======== Data lines
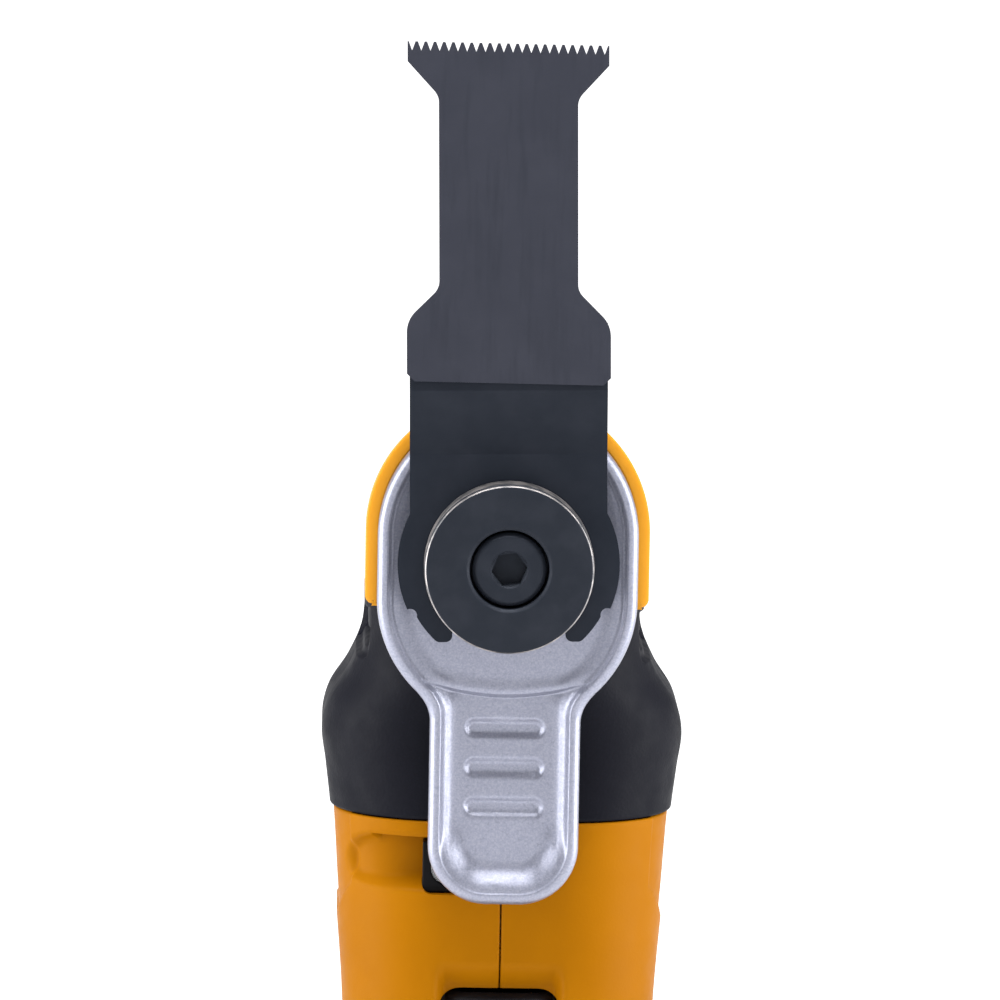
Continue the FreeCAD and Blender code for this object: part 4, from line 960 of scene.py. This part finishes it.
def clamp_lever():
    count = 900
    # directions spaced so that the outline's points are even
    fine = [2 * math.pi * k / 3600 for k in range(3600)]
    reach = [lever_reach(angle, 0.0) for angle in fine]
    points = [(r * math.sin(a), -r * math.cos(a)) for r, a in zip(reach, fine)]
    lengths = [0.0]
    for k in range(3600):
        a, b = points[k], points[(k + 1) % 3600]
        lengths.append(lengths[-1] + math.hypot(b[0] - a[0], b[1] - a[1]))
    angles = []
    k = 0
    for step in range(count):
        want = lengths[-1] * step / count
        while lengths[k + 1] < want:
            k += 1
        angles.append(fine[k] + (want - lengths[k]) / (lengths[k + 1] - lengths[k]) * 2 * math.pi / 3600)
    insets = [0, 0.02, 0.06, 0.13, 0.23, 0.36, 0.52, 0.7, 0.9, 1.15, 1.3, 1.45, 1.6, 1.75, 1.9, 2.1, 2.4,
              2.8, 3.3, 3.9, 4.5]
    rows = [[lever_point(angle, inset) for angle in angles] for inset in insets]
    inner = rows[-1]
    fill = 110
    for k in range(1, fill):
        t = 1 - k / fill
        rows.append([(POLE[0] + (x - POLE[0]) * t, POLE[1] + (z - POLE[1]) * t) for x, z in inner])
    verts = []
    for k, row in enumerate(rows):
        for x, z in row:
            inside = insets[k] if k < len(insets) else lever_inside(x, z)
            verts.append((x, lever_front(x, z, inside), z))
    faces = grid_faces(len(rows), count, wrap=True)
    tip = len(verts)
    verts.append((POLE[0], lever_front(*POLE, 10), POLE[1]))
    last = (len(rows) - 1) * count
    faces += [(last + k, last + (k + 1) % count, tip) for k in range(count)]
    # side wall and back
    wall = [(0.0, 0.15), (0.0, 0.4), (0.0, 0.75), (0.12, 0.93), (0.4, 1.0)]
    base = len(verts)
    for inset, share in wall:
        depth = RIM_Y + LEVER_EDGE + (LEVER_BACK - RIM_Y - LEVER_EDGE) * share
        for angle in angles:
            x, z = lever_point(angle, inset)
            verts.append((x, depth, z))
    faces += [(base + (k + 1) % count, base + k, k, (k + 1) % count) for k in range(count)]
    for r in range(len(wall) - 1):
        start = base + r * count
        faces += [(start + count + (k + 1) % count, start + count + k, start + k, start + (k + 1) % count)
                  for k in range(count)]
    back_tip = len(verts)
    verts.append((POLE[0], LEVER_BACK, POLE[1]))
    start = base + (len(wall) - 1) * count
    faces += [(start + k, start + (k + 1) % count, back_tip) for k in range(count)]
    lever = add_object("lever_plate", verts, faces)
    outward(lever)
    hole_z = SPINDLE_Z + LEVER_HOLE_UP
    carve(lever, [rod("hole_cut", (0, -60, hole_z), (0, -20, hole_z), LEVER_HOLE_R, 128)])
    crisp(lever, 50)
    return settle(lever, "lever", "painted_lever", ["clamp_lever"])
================
======== Data lines
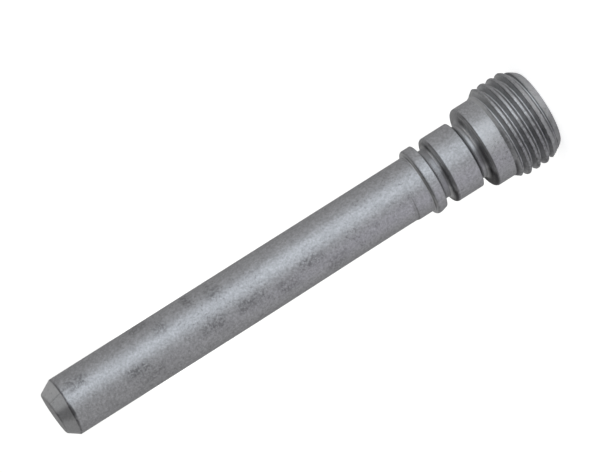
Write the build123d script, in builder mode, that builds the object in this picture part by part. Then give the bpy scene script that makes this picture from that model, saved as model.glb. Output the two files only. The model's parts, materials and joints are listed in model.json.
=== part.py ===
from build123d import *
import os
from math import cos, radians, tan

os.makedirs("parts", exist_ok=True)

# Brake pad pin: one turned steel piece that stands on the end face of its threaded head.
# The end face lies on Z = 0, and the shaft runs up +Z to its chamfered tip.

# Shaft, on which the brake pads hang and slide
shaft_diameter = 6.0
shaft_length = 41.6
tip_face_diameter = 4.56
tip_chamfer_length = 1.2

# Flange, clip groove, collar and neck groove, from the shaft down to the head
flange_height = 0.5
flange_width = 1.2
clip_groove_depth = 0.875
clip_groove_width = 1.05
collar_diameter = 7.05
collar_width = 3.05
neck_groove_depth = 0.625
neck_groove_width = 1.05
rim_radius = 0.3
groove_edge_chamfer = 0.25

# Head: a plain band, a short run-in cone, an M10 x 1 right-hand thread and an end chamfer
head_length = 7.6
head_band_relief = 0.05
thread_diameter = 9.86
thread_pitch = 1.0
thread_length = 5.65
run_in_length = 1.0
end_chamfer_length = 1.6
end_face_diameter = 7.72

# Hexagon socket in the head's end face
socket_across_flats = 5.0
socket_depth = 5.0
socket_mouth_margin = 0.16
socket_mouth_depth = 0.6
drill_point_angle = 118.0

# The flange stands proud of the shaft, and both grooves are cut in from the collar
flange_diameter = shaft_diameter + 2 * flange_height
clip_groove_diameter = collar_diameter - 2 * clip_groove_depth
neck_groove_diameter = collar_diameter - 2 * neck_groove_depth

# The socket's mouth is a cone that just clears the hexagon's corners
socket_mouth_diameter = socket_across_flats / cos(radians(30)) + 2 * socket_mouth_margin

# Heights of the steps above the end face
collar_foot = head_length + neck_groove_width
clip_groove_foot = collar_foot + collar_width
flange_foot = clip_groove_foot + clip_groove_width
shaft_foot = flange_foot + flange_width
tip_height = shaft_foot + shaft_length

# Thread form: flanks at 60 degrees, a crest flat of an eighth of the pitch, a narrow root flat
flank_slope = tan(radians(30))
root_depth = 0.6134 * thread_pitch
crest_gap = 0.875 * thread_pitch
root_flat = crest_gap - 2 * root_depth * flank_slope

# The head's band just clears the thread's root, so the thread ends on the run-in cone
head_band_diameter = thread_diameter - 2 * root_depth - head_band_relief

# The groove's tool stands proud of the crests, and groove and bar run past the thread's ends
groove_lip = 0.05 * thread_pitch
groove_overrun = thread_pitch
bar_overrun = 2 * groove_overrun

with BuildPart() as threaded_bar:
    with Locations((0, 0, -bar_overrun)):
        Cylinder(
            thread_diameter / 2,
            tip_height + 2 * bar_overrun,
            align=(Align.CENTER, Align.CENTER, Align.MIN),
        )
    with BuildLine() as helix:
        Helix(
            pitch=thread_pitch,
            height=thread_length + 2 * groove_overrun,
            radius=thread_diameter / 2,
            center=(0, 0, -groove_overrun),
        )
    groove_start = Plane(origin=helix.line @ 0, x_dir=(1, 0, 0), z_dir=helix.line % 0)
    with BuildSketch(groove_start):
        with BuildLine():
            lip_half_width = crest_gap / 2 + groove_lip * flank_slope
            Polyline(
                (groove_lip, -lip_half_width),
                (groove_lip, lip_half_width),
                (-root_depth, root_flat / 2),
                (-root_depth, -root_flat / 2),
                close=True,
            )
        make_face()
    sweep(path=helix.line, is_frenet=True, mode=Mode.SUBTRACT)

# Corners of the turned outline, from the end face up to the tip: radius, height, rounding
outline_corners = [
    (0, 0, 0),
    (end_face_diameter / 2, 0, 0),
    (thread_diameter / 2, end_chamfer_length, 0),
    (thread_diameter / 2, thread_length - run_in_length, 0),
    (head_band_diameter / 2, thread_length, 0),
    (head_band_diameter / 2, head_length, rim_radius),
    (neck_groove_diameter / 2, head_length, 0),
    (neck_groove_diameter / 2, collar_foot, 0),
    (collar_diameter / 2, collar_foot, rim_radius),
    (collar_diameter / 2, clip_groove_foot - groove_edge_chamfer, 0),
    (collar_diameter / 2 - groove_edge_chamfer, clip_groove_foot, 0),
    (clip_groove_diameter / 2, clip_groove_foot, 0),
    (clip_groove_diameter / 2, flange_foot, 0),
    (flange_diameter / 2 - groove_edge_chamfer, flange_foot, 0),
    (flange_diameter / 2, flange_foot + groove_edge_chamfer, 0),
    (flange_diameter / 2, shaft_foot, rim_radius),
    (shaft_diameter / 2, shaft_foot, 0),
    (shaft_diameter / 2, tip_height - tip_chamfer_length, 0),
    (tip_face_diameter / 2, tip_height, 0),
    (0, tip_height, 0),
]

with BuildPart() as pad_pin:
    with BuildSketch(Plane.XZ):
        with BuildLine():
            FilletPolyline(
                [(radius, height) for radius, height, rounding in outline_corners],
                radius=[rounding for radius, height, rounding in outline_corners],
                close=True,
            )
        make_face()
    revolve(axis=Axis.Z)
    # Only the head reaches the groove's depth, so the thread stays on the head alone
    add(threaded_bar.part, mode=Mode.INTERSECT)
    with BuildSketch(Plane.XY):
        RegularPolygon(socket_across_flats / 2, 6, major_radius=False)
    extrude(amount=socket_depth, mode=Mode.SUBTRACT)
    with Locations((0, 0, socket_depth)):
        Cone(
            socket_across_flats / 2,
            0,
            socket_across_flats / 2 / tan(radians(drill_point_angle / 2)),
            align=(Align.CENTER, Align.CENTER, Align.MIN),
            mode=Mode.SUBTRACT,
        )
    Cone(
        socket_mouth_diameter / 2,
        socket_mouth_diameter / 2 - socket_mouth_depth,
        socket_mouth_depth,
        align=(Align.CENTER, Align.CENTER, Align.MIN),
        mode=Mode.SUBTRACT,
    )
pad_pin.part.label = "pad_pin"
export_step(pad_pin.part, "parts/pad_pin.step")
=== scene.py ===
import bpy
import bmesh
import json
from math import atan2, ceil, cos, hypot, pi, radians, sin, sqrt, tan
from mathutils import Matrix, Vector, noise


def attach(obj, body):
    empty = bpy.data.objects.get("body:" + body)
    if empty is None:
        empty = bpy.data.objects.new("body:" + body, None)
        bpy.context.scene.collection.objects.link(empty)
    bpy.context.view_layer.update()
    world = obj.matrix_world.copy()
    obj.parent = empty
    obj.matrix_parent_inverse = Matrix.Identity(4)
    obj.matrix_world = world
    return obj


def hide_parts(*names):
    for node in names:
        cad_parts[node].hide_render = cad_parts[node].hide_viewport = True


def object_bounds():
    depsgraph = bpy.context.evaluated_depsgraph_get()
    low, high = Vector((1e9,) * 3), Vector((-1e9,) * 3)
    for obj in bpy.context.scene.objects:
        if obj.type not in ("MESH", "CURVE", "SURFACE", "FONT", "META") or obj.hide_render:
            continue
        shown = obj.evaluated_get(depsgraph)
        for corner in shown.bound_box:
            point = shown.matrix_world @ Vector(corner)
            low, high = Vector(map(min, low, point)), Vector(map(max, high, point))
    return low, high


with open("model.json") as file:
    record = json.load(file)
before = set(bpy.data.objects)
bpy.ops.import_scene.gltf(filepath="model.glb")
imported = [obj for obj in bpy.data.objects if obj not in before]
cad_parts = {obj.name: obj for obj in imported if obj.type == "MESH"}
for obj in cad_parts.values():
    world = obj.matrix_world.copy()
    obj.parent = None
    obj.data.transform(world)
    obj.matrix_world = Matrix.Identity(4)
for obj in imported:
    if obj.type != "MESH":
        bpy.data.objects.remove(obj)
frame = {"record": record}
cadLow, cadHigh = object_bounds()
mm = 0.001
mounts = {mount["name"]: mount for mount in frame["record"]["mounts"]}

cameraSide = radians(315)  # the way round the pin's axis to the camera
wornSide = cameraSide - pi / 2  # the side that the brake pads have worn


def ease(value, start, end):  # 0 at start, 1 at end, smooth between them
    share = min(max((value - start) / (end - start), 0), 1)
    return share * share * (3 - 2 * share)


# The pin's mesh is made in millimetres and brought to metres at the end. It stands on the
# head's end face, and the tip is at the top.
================
### What the exercise asks
Show all lines in the entries above where the string "None" appears.

### Solution for this problem
    if empty is None:
        empty = bpy.data.objects.new("body:" + body, None)
    obj.parent = None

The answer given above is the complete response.